There was still a divide between the material world and the spirit world (whatever that looks like to each group). And magic was the work of that spirit realm. Aspirin might be a good example of low magic/alchemy, but seeing the elder for faith medicine was something different.
This divide was nowhere near as firm as you are implying. It was porous as hell (sometimes literally, as in, literally places analogous to the Underworld were porous and ordinary people could visit them simply by finding the physical entrances here on Earth. Consider the myth of Cupid and Psyche.)
I literally did a paper (and presentation) on this in my Latin studies. The Ancient perspective (and to a great extent the Medieval perspective as well) simply, flatly,
did not separate things cleanly along such lines.
Literally the exact same practice could be religious worship, witchcraft, or (natural) philosophy (which is the term that closest corresponds to what we would call "science" today), simply depending on the context in which it occurred. We have recovered curse tablets written by perfectly ordinary Roman citizens hoping the gods would bring about their wishes. Kings and emperors routinely expected things we call "supernatural" to be just...part of the world. E.g. we have correspondence from Grand Duke Cosimo I ordering his advisors to ask their unicorn horn vendor to send a replacement because the one they have
isn't working. And that's from the Renaissance!

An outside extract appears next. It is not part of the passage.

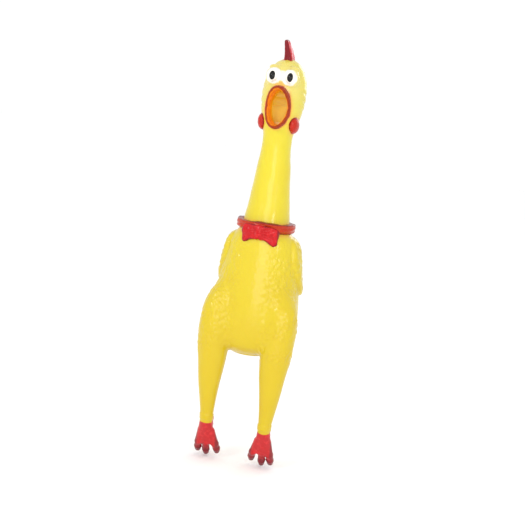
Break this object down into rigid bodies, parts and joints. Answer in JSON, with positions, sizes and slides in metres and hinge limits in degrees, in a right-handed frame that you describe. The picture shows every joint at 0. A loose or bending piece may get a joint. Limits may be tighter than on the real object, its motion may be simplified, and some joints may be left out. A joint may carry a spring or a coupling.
{
  "type": "rubber chicken",
  "caption": "Hollow soft vinyl squeeze toy shaped as a plucked chicken with an open beak, comb, bow collar, dangling legs and a reed squawker in its throat.",
  "frame": {"origin": "middle of the body, where a hand squeezes it", "axes": "+Z from the feet to the comb, -Y out of the face and the breast, +X to the chicken's left"},
  "size_m": [0.0708, 0.0631, 0.3102],
  "materials": {
    "yellow_vinyl": "semi-gloss soft PVC",
    "red_paint": "glossy paint on soft PVC",
    "mouth_lining": "satin soft PVC",
    "eye_white": "glossy paint on soft PVC",
    "pupil_black": "glossy paint on soft PVC",
    "squawker_plastic": "natural moulded plastic",
    "reed_film": "thin polyester film"
  },
  "bodies": {
    "torso": {"torso_skin": "yellow_vinyl", "wing_left": "yellow_vinyl", "wing_right": "yellow_vinyl", "collar_band": "red_paint", "bow_knot": "red_paint", "bow_left": "red_paint", "bow_right": "red_paint", "neck_root_fold": "yellow_vinyl", "hip_fold_left": "yellow_vinyl", "hip_fold_right": "yellow_vinyl"},
    "back": {"back_panel": "yellow_vinyl", "tail": "yellow_vinyl"},
    "neck_lower": {"neck_lower_skin": "yellow_vinyl", "neck_middle_fold": "yellow_vinyl"},
    "neck_upper": {"neck_upper_skin": "yellow_vinyl", "neck_top_fold": "yellow_vinyl"},
    "head": {"head_skin": "yellow_vinyl", "comb": "red_paint", "beak_upper": "red_paint", "beak_lower": "red_paint", "mouth_pocket": "mouth_lining", "eye_left": "eye_white", "eye_right": "eye_white", "pupil_left": "pupil_black", "pupil_right": "pupil_black", "earlobe_left": "red_paint", "earlobe_right": "red_paint", "squawker_barrel": "squawker_plastic", "reed_block": "squawker_plastic", "reed_wedge": "squawker_plastic"},
    "reed": {"reed_tongue": "reed_film"},
    "leg_left": {"leg_skin_left": "yellow_vinyl", "ankle_fold_left": "yellow_vinyl"},
    "leg_right": {"leg_skin_right": "yellow_vinyl", "ankle_fold_right": "yellow_vinyl"},
    "foot_left": {"foot_left": "red_paint"},
    "foot_right": {"foot_right": "red_paint"}
  },
  "joints": [
    {"name": "neck_nod", "type": "hinge", "parent": "torso", "child": "neck_lower", "pos_m": [0, 0, 0.06125], "axis": [1, 0, 0], "range_deg": [-30, 35], "stiffness_Nm_per_rad": 0.15, "deforming": ["neck_root_fold"]},
    {"name": "neck_sway", "type": "hinge", "parent": "neck_lower", "child": "neck_upper", "pos_m": [0, -0.0004, 0.0785], "axis": [0, 1, 0], "range_deg": [-30, 30], "stiffness_Nm_per_rad": 0.12, "deforming": ["neck_middle_fold"]},
    {"name": "head_nod", "type": "hinge", "parent": "neck_upper", "child": "head", "pos_m": [0, -0.0015, 0.098], "axis": [1, 0, 0], "range_deg": [-30, 30], "stiffness_Nm_per_rad": 0.1, "deforming": ["neck_top_fold"]},
    {"name": "reed_flap", "type": "hinge", "parent": "head", "child": "reed", "pos_m": [0, -0.0031, 0.1212], "axis": [1, 0, 0], "range_deg": [0, 4], "stiffness_Nm_per_rad": 0.00006},
    {"name": "back_squeeze", "type": "slide", "parent": "torso", "child": "back", "axis": [0, -1, 0], "range_m": [0, 0.014], "stiffness_N_per_m": 150},
    {"name": "hip_left", "type": "hinge", "parent": "torso", "child": "leg_left", "pos_m": [0.0229, -0.0149, -0.0475], "axis": [1, 0, 0], "range_deg": [-45, 45], "stiffness_Nm_per_rad": 0.05, "deforming": ["hip_fold_left"]},
    {"name": "hip_right", "type": "hinge", "parent": "torso", "child": "leg_right", "pos_m": [-0.0229, -0.0149, -0.0475], "axis": [1, 0, 0], "range_deg": [-45, 45], "stiffness_Nm_per_rad": 0.05, "deforming": ["hip_fold_right"]},
    {"name": "ankle_left", "type": "hinge", "parent": "leg_left", "child": "foot_left", "pos_m": [0.0221, -0.0118, -0.0895], "axis": [1, 0, 0], "range_deg": [-35, 35], "stiffness_Nm_per_rad": 0.01, "deforming": ["ankle_fold_left"]},
    {"name": "ankle_right", "type": "hinge", "parent": "leg_right", "child": "foot_right", "pos_m": [-0.0221, -0.0118, -0.0895], "axis": [1, 0, 0], "range_deg": [-35, 35], "stiffness_Nm_per_rad": 0.01, "deforming": ["ankle_fold_right"]}
  ]
}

So...yeah. This idea that there was the purely supernatural on one side and the purely natural on the other side and they only met in specific ways? Completely a modern invention. To the Ancient and Medieval mind, there was...the world. It had powers in it. Some of those powers were directly perceivable. Others weren't. The riddle of steel was as much "supernatural" as a curse tablet,
especially because it turns out that, coincidentally, using the bones of powerful prey as part of the fuel for the furnace adds trace minerals that do in fact strengthen steel, and may even accidentally create
carbon nanotubes, so some "magical" thinking actually
did produce entirely natural benefits.
It's genuinely very hard to get into the mind of someone from 2000 years ago, not because they were any different from us
cognitively, but because they genuinely believed that gods and spirits and Powers etc. were
also part of the natural world, just an esoteric, complex part. Hence why even (what we might call) "scientific" works would talk heavily about gods and spirits and Powers!
De Rerum Natura ("On the Nature of Things") was, for its time, functionally a "scientific" text, and talks about many things we would call supernatural.